_Stated goal:_
All lines featuring the string "None" are to be listed.

_Given records:_
◆ ◆ ◆ ◆ ◆ ◆ ◆

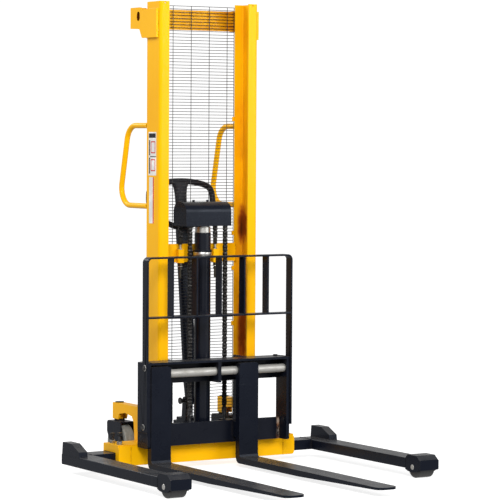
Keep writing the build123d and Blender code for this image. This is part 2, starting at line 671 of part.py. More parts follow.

◆ ◆ ◆ ◆ ◆ ◆ ◆

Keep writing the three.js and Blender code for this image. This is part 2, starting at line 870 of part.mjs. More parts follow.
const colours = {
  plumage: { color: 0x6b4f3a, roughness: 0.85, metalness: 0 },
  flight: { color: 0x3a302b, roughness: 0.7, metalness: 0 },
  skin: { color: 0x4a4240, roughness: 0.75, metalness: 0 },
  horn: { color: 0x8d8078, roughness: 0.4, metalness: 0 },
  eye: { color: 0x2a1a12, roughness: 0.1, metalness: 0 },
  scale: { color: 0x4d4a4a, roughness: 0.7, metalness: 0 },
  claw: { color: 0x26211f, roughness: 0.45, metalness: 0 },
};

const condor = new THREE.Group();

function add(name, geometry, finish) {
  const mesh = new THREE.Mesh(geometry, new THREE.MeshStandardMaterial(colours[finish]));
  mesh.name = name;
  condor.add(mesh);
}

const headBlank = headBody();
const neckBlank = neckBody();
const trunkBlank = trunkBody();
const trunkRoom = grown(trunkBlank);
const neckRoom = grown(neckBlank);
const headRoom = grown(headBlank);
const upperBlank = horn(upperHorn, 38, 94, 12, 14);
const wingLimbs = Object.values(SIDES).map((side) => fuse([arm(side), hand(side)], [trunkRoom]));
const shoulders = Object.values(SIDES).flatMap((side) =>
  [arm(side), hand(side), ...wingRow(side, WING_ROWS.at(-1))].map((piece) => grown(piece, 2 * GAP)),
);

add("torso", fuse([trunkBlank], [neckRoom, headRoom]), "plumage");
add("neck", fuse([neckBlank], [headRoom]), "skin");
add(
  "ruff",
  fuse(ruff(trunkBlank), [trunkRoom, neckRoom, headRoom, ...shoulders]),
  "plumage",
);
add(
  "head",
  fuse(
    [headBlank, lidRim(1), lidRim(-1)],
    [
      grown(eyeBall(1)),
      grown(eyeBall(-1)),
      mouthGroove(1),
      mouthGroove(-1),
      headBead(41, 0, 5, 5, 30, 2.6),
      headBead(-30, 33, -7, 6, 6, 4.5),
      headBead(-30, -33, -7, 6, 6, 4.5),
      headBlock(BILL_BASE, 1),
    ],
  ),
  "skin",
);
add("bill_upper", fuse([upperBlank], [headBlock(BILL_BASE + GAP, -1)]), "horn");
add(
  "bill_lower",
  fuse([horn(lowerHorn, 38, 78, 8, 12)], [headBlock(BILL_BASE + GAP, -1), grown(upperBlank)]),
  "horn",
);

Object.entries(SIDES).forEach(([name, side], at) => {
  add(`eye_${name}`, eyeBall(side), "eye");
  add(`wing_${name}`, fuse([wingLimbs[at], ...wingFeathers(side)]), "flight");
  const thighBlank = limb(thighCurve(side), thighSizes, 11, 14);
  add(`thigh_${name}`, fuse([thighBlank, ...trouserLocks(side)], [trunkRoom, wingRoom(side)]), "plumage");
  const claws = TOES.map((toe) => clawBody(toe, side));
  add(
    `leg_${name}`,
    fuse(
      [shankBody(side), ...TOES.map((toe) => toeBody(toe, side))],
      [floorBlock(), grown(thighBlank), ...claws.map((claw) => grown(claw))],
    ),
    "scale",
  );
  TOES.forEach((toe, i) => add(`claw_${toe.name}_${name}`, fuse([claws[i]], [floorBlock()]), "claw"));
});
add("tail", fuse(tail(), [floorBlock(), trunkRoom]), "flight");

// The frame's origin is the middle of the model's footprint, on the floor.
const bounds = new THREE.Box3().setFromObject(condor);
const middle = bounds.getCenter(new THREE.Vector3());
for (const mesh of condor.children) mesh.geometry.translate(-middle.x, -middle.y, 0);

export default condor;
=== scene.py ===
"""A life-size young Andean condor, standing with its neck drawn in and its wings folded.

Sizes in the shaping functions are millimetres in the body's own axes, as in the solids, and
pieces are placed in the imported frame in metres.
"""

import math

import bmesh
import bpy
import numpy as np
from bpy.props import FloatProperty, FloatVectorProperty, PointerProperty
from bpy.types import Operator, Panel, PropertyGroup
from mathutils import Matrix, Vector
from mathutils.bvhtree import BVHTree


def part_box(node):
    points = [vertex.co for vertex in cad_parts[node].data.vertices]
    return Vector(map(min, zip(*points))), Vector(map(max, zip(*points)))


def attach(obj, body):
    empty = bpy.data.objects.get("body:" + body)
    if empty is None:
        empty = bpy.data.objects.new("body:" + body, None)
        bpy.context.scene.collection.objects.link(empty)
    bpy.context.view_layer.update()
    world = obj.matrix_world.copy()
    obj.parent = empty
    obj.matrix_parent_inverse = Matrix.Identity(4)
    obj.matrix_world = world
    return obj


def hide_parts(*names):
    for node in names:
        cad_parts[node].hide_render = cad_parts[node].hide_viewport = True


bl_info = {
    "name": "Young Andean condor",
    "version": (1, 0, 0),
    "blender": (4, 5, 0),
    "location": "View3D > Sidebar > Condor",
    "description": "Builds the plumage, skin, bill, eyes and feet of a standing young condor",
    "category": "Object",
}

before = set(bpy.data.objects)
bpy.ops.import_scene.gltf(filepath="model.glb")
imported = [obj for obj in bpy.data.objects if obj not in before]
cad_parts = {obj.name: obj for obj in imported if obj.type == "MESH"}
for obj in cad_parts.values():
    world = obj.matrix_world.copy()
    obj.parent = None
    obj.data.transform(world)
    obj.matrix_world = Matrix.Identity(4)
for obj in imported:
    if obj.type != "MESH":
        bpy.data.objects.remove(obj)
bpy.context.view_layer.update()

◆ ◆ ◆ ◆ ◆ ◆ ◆

_Result for this exercise:_
    if empty is None:
        empty = bpy.data.objects.new("body:" + body, None)
    obj.parent = None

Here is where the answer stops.